PROBLEM: Only the number is wanted: how many lines contain the string "names"?
##########
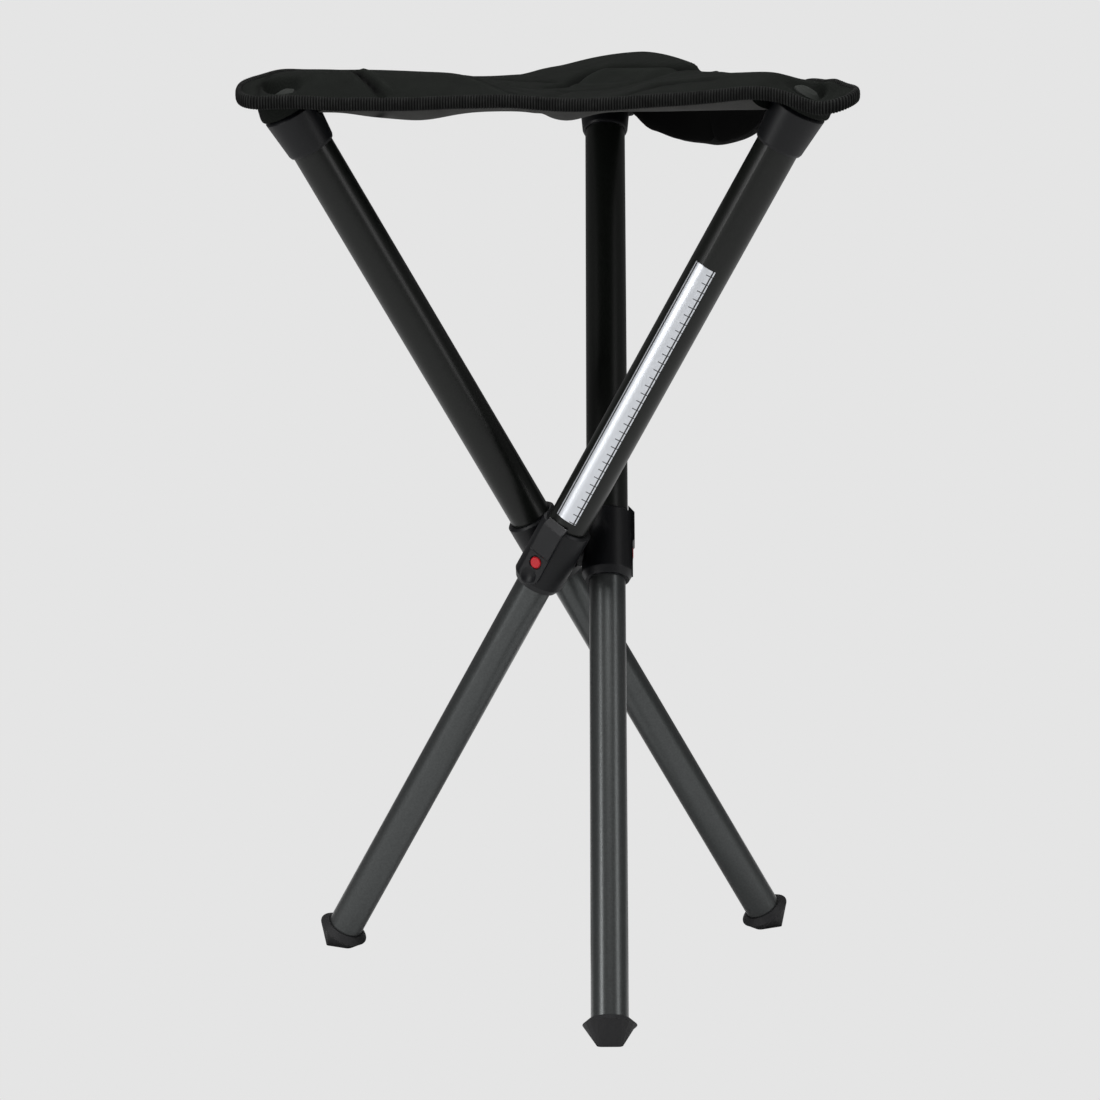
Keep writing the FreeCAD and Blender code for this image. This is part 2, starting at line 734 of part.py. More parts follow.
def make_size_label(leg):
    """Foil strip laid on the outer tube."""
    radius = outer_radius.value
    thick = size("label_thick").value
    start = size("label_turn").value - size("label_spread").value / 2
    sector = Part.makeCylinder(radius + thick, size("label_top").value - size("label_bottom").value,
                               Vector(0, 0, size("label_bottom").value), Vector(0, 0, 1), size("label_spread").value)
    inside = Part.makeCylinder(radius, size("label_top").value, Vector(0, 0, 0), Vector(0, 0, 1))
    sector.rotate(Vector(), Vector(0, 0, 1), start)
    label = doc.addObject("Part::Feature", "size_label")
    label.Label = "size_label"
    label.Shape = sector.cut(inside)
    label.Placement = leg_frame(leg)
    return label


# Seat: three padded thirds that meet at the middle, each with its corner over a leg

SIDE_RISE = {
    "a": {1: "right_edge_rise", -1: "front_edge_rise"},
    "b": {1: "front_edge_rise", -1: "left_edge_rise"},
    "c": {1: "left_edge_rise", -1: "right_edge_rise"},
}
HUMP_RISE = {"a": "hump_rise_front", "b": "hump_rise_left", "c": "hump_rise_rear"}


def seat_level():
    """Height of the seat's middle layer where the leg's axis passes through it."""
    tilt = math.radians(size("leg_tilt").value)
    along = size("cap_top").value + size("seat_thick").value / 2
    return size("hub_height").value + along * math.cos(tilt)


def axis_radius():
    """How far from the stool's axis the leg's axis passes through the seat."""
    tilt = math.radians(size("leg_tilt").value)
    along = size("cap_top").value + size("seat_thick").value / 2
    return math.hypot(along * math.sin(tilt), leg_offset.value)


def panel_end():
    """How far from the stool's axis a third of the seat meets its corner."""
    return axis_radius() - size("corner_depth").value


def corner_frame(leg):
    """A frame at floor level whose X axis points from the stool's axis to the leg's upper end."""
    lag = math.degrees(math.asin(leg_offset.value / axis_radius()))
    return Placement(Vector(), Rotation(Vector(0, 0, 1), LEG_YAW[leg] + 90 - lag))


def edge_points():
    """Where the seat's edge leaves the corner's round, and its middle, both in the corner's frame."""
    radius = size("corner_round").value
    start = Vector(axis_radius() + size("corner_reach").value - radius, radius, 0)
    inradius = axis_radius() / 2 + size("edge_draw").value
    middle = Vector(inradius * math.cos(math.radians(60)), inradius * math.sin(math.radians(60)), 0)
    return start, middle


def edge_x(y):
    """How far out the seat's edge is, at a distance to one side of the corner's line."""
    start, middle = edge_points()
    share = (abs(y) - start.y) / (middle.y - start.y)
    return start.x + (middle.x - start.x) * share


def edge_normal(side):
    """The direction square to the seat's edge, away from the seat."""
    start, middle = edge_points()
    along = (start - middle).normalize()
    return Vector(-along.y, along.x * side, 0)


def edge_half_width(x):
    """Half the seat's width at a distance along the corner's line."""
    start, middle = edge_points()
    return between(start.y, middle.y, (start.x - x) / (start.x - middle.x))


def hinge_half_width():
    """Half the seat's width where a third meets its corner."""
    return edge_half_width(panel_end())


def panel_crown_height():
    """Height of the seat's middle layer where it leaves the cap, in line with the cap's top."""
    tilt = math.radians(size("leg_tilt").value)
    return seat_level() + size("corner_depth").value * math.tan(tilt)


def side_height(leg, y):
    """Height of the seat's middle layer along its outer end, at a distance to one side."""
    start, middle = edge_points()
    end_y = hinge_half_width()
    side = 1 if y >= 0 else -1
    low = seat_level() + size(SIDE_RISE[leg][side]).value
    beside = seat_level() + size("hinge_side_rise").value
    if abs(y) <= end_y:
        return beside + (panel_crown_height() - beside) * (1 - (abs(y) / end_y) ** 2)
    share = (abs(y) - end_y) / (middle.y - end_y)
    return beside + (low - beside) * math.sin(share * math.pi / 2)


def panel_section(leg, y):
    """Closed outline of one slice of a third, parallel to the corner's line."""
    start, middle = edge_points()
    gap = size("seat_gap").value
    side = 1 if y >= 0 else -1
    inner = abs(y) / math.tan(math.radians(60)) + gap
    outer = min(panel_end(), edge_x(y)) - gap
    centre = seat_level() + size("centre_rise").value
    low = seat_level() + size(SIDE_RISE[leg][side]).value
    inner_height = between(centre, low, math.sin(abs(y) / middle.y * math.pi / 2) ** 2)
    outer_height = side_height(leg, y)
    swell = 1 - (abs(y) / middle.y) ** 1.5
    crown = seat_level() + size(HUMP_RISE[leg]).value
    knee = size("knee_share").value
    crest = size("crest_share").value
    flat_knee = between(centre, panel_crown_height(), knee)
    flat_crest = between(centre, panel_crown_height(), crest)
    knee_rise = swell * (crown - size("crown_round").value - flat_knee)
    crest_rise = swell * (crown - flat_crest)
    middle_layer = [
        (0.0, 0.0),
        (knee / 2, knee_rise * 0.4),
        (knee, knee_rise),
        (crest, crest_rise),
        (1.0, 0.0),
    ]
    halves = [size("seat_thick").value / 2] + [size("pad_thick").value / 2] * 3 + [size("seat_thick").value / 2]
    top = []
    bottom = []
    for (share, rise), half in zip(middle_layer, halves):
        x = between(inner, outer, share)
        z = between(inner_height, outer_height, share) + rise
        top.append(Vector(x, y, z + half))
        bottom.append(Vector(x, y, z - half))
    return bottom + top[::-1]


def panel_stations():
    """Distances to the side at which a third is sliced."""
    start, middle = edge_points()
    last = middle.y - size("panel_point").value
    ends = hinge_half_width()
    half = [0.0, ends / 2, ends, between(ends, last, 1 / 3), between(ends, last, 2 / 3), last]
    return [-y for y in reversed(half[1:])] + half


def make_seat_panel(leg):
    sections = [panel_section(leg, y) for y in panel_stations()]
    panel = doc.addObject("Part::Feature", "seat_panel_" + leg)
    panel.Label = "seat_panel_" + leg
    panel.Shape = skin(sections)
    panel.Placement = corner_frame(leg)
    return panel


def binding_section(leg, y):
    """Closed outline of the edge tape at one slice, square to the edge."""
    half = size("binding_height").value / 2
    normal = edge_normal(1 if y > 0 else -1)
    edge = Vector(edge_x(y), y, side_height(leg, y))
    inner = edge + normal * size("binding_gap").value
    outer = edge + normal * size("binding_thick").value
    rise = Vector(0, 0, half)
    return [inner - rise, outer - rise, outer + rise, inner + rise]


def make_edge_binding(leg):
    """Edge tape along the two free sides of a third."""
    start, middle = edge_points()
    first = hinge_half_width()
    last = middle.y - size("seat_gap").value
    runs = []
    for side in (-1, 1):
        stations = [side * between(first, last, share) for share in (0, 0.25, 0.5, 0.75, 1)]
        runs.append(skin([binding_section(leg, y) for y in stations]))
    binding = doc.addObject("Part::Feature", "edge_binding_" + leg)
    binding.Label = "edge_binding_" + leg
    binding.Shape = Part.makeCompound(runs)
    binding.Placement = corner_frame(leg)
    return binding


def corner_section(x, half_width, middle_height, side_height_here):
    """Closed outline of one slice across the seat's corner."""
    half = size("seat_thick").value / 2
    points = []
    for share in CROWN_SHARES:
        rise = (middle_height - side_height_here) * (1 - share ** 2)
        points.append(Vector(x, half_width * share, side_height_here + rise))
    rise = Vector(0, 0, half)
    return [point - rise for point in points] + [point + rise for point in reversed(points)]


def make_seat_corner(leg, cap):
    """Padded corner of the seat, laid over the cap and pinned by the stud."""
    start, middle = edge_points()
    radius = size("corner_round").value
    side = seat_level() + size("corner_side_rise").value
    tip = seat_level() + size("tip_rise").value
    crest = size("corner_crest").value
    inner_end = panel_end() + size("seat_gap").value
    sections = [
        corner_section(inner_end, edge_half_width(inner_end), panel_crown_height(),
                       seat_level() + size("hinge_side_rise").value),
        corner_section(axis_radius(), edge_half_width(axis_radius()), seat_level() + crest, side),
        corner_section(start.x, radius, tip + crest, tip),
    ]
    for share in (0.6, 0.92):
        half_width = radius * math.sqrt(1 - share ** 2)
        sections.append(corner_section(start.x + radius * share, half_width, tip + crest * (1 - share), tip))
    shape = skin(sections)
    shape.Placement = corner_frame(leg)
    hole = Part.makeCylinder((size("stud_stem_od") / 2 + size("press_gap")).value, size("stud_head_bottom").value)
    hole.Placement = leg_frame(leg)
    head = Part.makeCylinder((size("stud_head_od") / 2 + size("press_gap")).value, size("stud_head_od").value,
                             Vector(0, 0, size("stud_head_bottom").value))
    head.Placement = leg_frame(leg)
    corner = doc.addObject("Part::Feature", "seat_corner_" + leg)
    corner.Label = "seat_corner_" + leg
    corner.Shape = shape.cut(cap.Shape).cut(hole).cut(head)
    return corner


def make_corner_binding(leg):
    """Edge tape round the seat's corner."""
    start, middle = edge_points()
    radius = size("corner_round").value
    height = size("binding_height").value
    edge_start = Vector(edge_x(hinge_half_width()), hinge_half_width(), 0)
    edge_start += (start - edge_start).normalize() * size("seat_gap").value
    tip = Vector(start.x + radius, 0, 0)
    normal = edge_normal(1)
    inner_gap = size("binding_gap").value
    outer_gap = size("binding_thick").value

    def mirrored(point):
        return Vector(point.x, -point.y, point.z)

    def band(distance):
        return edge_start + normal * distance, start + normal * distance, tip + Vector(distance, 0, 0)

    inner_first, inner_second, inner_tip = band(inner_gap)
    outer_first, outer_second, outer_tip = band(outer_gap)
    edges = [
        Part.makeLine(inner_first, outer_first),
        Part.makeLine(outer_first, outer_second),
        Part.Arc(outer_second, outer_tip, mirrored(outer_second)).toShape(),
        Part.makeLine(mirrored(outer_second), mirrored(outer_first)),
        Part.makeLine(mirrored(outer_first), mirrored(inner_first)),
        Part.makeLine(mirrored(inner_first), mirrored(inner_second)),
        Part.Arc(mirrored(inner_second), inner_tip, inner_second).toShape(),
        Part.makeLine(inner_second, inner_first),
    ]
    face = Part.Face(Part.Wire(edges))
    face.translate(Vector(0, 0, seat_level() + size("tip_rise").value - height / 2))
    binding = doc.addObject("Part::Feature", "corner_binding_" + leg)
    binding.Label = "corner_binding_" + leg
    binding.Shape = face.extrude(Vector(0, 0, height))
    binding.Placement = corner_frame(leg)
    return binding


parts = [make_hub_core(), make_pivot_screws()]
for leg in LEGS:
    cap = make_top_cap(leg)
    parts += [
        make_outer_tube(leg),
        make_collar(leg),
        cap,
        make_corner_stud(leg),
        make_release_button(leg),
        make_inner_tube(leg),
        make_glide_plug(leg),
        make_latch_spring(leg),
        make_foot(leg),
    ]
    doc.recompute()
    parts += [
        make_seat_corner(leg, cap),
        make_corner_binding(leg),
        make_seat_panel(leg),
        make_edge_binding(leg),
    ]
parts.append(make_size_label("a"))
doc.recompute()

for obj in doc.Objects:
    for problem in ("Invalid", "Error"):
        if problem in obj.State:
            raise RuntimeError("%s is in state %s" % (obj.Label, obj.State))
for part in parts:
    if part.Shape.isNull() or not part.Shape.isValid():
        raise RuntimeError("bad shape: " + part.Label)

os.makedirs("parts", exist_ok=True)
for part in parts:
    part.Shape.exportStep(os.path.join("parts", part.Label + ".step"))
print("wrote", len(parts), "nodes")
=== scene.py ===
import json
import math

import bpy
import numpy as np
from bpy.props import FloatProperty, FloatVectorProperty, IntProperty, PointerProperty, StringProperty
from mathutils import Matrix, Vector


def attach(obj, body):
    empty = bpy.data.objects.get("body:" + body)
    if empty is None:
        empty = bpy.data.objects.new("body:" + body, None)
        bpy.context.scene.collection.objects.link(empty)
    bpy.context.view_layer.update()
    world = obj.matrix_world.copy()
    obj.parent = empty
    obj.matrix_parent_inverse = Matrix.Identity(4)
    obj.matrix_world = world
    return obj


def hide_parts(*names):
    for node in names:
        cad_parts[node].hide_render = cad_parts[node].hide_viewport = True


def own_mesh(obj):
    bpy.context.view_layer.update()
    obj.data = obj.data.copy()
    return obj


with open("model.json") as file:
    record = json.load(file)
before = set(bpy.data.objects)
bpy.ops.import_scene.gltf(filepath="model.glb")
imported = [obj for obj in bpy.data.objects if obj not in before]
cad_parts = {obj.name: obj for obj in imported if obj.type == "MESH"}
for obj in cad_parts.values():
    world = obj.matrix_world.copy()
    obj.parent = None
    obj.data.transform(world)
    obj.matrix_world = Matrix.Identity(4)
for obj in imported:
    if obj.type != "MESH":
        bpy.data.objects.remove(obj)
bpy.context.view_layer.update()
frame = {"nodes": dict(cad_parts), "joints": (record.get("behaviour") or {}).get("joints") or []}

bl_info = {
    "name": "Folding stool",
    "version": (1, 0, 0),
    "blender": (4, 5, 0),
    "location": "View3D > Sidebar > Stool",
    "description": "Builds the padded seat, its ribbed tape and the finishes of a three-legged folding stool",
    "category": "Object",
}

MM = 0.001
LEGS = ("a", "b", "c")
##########
WORKED ANSWER: 2